[BEGIN INFORMATION GIVEN]

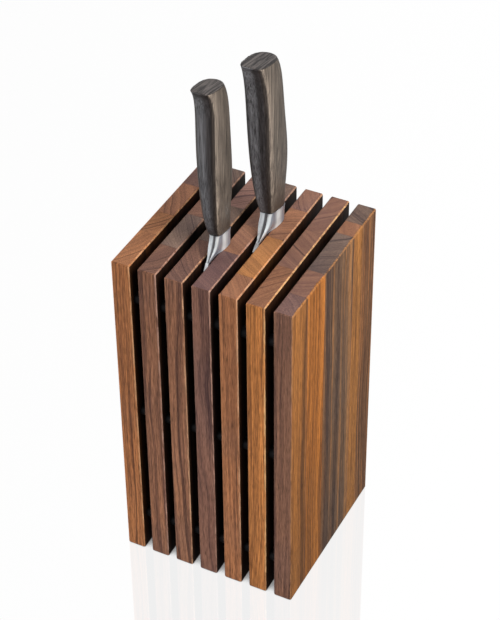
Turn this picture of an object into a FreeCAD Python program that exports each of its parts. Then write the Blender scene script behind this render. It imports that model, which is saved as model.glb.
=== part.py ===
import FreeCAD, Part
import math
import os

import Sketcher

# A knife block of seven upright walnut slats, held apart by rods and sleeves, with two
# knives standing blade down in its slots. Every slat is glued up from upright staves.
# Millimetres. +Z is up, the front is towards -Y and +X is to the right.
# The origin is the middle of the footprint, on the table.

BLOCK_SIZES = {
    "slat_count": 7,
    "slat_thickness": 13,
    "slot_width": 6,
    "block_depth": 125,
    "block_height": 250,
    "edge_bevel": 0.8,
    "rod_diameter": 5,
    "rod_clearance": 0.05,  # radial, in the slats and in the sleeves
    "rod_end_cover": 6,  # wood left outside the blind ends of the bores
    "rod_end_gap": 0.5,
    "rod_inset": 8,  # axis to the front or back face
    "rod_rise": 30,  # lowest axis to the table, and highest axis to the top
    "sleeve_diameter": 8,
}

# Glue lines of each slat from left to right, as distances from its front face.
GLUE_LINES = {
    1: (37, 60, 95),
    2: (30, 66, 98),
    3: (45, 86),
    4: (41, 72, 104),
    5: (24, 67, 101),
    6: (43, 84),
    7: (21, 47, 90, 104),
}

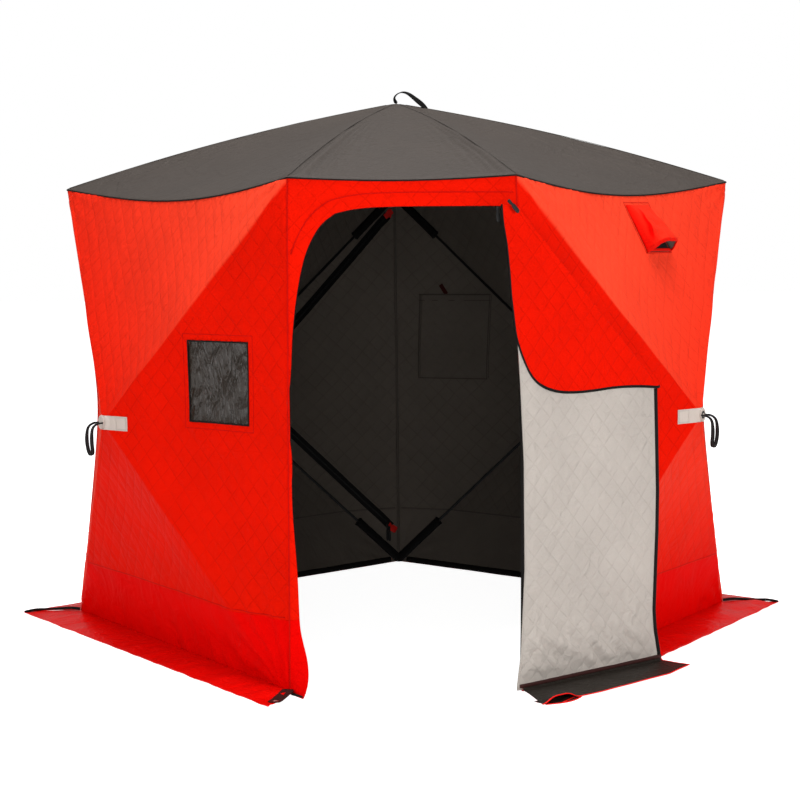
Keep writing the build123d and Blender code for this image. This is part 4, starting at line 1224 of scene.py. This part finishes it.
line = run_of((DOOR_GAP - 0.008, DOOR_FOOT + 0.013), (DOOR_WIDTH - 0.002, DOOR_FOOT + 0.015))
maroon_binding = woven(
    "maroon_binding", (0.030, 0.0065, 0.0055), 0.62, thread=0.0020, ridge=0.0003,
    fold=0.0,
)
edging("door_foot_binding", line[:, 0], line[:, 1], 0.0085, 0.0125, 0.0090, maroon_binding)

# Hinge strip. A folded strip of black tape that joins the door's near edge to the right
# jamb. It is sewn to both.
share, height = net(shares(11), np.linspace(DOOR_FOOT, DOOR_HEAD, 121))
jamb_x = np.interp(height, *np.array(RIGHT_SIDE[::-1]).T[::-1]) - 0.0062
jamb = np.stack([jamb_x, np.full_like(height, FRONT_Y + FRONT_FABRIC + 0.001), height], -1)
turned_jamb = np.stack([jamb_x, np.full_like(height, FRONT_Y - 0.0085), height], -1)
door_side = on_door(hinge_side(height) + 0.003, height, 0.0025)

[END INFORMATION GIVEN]

→ WORK REQUIRED
Above are some records; extract every one of them exactly.

→ WORKED ANSWER
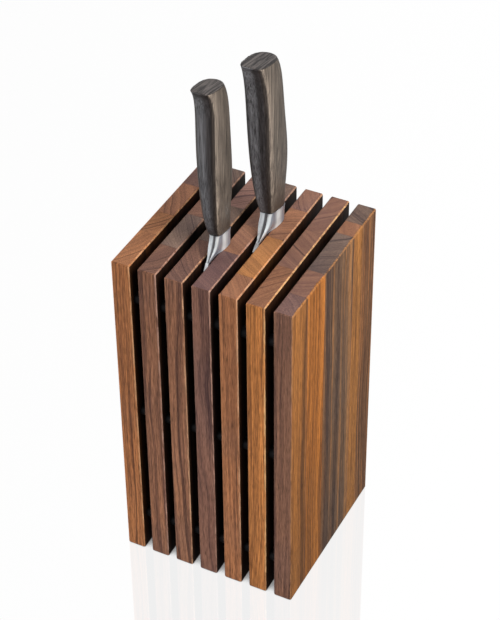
Turn this picture of an object into a FreeCAD Python program that exports each of its parts. Then write the Blender scene script behind this render. It imports that model, which is saved as model.glb.
=== part.py ===
import FreeCAD, Part
import math
import os

import Sketcher

# A knife block of seven upright walnut slats, held apart by rods and sleeves, with two
# knives standing blade down in its slots. Every slat is glued up from upright staves.
# Millimetres. +Z is up, the front is towards -Y and +X is to the right.
# The origin is the middle of the footprint, on the table.

BLOCK_SIZES = {
    "slat_count": 7,
    "slat_thickness": 13,
    "slot_width": 6,
    "block_depth": 125,
    "block_height": 250,
    "edge_bevel": 0.8,
    "rod_diameter": 5,
    "rod_clearance": 0.05,  # radial, in the slats and in the sleeves
    "rod_end_cover": 6,  # wood left outside the blind ends of the bores
    "rod_end_gap": 0.5,
    "rod_inset": 8,  # axis to the front or back face
    "rod_rise": 30,  # lowest axis to the table, and highest axis to the top
    "sleeve_diameter": 8,
}

# Glue lines of each slat from left to right, as distances from its front face.
GLUE_LINES = {
    1: (37, 60, 95),
    2: (30, 66, 98),
    3: (45, 86),
    4: (41, 72, 104),
    5: (24, 67, 101),
    6: (43, 84),
    7: (21, 47, 90, 104),
}

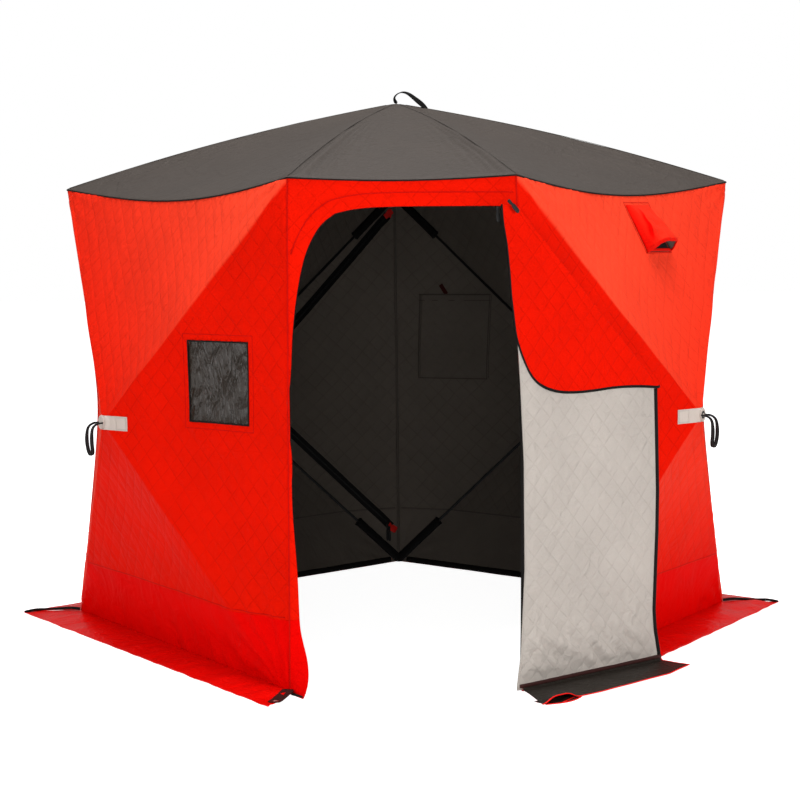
Keep writing the build123d and Blender code for this image. This is part 4, starting at line 1224 of scene.py. This part finishes it.
line = run_of((DOOR_GAP - 0.008, DOOR_FOOT + 0.013), (DOOR_WIDTH - 0.002, DOOR_FOOT + 0.015))
maroon_binding = woven(
    "maroon_binding", (0.030, 0.0065, 0.0055), 0.62, thread=0.0020, ridge=0.0003,
    fold=0.0,
)
edging("door_foot_binding", line[:, 0], line[:, 1], 0.0085, 0.0125, 0.0090, maroon_binding)

# Hinge strip. A folded strip of black tape that joins the door's near edge to the right
# jamb. It is sewn to both.
share, height = net(shares(11), np.linspace(DOOR_FOOT, DOOR_HEAD, 121))
jamb_x = np.interp(height, *np.array(RIGHT_SIDE[::-1]).T[::-1]) - 0.0062
jamb = np.stack([jamb_x, np.full_like(height, FRONT_Y + FRONT_FABRIC + 0.001), height], -1)
turned_jamb = np.stack([jamb_x, np.full_like(height, FRONT_Y - 0.0085), height], -1)
door_side = on_door(hinge_side(height) + 0.003, height, 0.0025)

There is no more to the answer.